Records that describe objects:
--------

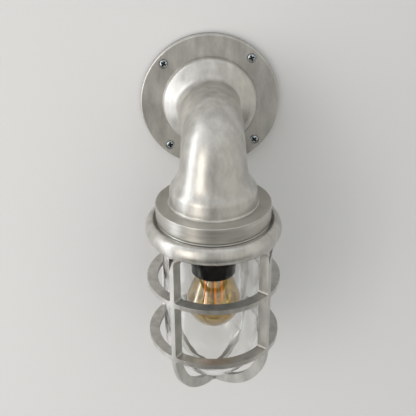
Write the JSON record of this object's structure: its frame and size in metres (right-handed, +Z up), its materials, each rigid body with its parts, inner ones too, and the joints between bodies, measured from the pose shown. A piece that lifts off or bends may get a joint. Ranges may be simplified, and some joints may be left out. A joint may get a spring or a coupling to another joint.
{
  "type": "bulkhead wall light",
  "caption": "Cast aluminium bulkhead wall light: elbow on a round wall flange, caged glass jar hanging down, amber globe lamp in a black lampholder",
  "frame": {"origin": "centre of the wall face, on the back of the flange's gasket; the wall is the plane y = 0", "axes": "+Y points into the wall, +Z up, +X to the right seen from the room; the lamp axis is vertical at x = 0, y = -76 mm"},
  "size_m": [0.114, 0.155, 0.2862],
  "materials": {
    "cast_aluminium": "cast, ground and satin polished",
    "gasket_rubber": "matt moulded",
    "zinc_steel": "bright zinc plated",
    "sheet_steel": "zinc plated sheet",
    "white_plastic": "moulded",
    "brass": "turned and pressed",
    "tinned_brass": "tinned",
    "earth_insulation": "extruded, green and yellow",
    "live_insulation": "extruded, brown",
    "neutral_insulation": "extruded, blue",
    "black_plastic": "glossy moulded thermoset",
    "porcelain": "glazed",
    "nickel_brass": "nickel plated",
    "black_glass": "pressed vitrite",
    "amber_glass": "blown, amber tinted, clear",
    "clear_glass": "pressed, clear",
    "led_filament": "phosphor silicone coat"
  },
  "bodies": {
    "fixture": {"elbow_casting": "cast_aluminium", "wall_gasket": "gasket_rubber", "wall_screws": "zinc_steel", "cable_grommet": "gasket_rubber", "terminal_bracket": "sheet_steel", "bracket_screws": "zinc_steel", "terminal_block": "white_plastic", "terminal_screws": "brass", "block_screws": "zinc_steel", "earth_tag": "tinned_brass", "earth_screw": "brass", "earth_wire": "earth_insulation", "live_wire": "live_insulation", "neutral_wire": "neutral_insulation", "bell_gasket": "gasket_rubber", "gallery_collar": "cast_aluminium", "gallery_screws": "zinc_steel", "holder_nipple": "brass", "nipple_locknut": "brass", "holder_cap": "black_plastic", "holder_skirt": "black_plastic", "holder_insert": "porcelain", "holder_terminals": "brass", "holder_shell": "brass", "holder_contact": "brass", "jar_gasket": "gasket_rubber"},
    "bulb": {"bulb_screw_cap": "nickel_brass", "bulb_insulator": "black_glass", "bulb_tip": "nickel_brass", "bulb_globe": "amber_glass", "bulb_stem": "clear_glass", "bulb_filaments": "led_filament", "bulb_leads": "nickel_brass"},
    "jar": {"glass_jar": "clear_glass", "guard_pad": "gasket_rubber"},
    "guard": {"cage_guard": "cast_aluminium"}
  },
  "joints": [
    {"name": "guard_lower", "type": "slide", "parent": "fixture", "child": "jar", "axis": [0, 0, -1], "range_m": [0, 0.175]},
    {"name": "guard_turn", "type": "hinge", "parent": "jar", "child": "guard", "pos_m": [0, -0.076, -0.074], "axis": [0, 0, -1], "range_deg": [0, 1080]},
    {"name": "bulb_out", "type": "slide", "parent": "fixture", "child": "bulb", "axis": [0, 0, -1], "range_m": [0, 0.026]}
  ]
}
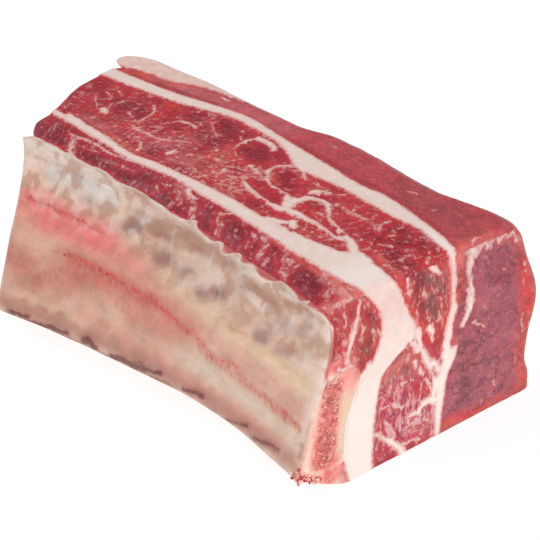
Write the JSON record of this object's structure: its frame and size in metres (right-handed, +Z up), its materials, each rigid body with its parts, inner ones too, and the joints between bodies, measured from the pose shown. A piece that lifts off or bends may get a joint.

--------

What is needed: Each entry above is to be printed again exactly.

Final answer:
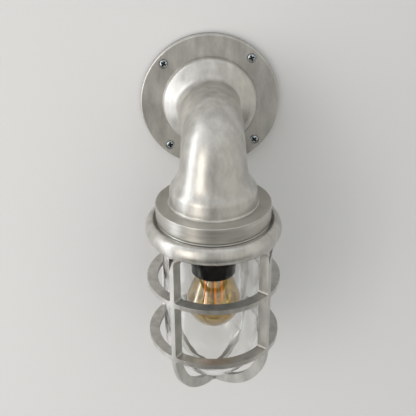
Write the JSON record of this object's structure: its frame and size in metres (right-handed, +Z up), its materials, each rigid body with its parts, inner ones too, and the joints between bodies, measured from the pose shown. A piece that lifts off or bends may get a joint. Ranges may be simplified, and some joints may be left out. A joint may get a spring or a coupling to another joint.
{
  "type": "bulkhead wall light",
  "caption": "Cast aluminium bulkhead wall light: elbow on a round wall flange, caged glass jar hanging down, amber globe lamp in a black lampholder",
  "frame": {"origin": "centre of the wall face, on the back of the flange's gasket; the wall is the plane y = 0", "axes": "+Y points into the wall, +Z up, +X to the right seen from the room; the lamp axis is vertical at x = 0, y = -76 mm"},
  "size_m": [0.114, 0.155, 0.2862],
  "materials": {
    "cast_aluminium": "cast, ground and satin polished",
    "gasket_rubber": "matt moulded",
    "zinc_steel": "bright zinc plated",
    "sheet_steel": "zinc plated sheet",
    "white_plastic": "moulded",
    "brass": "turned and pressed",
    "tinned_brass": "tinned",
    "earth_insulation": "extruded, green and yellow",
    "live_insulation": "extruded, brown",
    "neutral_insulation": "extruded, blue",
    "black_plastic": "glossy moulded thermoset",
    "porcelain": "glazed",
    "nickel_brass": "nickel plated",
    "black_glass": "pressed vitrite",
    "amber_glass": "blown, amber tinted, clear",
    "clear_glass": "pressed, clear",
    "led_filament": "phosphor silicone coat"
  },
  "bodies": {
    "fixture": {"elbow_casting": "cast_aluminium", "wall_gasket": "gasket_rubber", "wall_screws": "zinc_steel", "cable_grommet": "gasket_rubber", "terminal_bracket": "sheet_steel", "bracket_screws": "zinc_steel", "terminal_block": "white_plastic", "terminal_screws": "brass", "block_screws": "zinc_steel", "earth_tag": "tinned_brass", "earth_screw": "brass", "earth_wire": "earth_insulation", "live_wire": "live_insulation", "neutral_wire": "neutral_insulation", "bell_gasket": "gasket_rubber", "gallery_collar": "cast_aluminium", "gallery_screws": "zinc_steel", "holder_nipple": "brass", "nipple_locknut": "brass", "holder_cap": "black_plastic", "holder_skirt": "black_plastic", "holder_insert": "porcelain", "holder_terminals": "brass", "holder_shell": "brass", "holder_contact": "brass", "jar_gasket": "gasket_rubber"},
    "bulb": {"bulb_screw_cap": "nickel_brass", "bulb_insulator": "black_glass", "bulb_tip": "nickel_brass", "bulb_globe": "amber_glass", "bulb_stem": "clear_glass", "bulb_filaments": "led_filament", "bulb_leads": "nickel_brass"},
    "jar": {"glass_jar": "clear_glass", "guard_pad": "gasket_rubber"},
    "guard": {"cage_guard": "cast_aluminium"}
  },
  "joints": [
    {"name": "guard_lower", "type": "slide", "parent": "fixture", "child": "jar", "axis": [0, 0, -1], "range_m": [0, 0.175]},
    {"name": "guard_turn", "type": "hinge", "parent": "jar", "child": "guard", "pos_m": [0, -0.076, -0.074], "axis": [0, 0, -1], "range_deg": [0, 1080]},
    {"name": "bulb_out", "type": "slide", "parent": "fixture", "child": "bulb", "axis": [0, 0, -1], "range_m": [0, 0.026]}
  ]
}
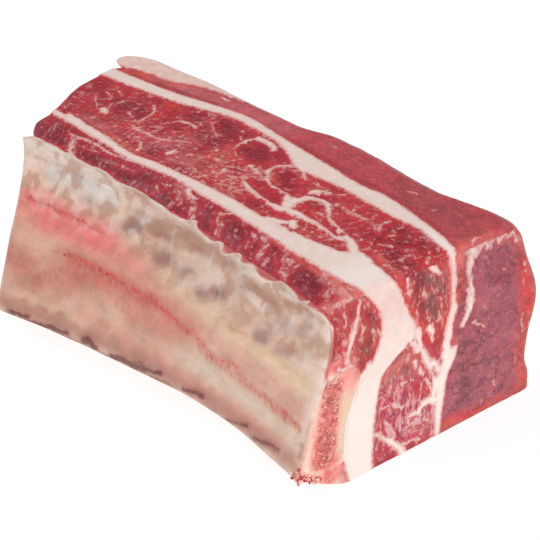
Write the JSON record of this object's structure: its frame and size in metres (right-handed, +Z up), its materials, each rigid body with its parts, inner ones too, and the joints between bodies, measured from the pose shown. A piece that lifts off or bends may get a joint.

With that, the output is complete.